[Scripts that build objects]
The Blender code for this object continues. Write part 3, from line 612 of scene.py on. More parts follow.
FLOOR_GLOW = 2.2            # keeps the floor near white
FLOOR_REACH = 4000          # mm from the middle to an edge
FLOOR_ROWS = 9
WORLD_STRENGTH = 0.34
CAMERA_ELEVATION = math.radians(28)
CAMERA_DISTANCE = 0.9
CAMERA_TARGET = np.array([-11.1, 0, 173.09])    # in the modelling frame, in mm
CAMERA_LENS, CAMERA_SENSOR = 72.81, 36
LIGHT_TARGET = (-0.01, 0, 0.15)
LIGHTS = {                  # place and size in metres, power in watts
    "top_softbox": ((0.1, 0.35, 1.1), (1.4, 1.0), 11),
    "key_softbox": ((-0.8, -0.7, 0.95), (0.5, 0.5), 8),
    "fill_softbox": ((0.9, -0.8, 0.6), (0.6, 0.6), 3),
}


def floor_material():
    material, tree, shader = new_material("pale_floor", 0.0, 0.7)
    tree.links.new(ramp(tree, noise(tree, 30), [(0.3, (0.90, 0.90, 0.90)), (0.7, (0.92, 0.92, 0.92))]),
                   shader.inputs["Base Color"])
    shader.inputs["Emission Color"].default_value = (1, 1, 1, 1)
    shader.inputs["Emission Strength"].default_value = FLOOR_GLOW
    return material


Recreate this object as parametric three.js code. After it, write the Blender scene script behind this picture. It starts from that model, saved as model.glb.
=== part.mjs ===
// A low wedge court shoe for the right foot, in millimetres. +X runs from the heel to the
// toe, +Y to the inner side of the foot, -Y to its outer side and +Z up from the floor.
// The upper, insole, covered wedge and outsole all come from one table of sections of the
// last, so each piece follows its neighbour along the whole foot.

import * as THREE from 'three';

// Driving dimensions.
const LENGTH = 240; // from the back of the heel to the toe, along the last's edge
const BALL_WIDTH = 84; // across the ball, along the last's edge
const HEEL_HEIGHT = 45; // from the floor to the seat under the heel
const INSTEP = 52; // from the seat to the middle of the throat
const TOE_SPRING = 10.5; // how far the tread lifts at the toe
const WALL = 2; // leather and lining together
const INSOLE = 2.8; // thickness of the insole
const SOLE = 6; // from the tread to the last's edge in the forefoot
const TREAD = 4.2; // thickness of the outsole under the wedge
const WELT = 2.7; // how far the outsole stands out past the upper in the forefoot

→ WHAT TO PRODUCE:
Extract the listing in its entirety and repeat it exactly.

→ ANSWER TO THIS TASK:
The Blender code for this object continues. Write part 3, from line 612 of scene.py on. More parts follow.
FLOOR_GLOW = 2.2            # keeps the floor near white
FLOOR_REACH = 4000          # mm from the middle to an edge
FLOOR_ROWS = 9
WORLD_STRENGTH = 0.34
CAMERA_ELEVATION = math.radians(28)
CAMERA_DISTANCE = 0.9
CAMERA_TARGET = np.array([-11.1, 0, 173.09])    # in the modelling frame, in mm
CAMERA_LENS, CAMERA_SENSOR = 72.81, 36
LIGHT_TARGET = (-0.01, 0, 0.15)
LIGHTS = {                  # place and size in metres, power in watts
    "top_softbox": ((0.1, 0.35, 1.1), (1.4, 1.0), 11),
    "key_softbox": ((-0.8, -0.7, 0.95), (0.5, 0.5), 8),
    "fill_softbox": ((0.9, -0.8, 0.6), (0.6, 0.6), 3),
}


def floor_material():
    material, tree, shader = new_material("pale_floor", 0.0, 0.7)
    tree.links.new(ramp(tree, noise(tree, 30), [(0.3, (0.90, 0.90, 0.90)), (0.7, (0.92, 0.92, 0.92))]),
                   shader.inputs["Base Color"])
    shader.inputs["Emission Color"].default_value = (1, 1, 1, 1)
    shader.inputs["Emission Strength"].default_value = FLOOR_GLOW
    return material


Recreate this object as parametric three.js code. After it, write the Blender scene script behind this picture. It starts from that model, saved as model.glb.
=== part.mjs ===
// A low wedge court shoe for the right foot, in millimetres. +X runs from the heel to the
// toe, +Y to the inner side of the foot, -Y to its outer side and +Z up from the floor.
// The upper, insole, covered wedge and outsole all come from one table of sections of the
// last, so each piece follows its neighbour along the whole foot.

import * as THREE from 'three';

// Driving dimensions.
const LENGTH = 240; // from the back of the heel to the toe, along the last's edge
const BALL_WIDTH = 84; // across the ball, along the last's edge
const HEEL_HEIGHT = 45; // from the floor to the seat under the heel
const INSTEP = 52; // from the seat to the middle of the throat
const TOE_SPRING = 10.5; // how far the tread lifts at the toe
const WALL = 2; // leather and lining together
const INSOLE = 2.8; // thickness of the insole
const SOLE = 6; // from the tread to the last's edge in the forefoot
const TREAD = 4.2; // thickness of the outsole under the wedge
const WELT = 2.7; // how far the outsole stands out past the upper in the forefoot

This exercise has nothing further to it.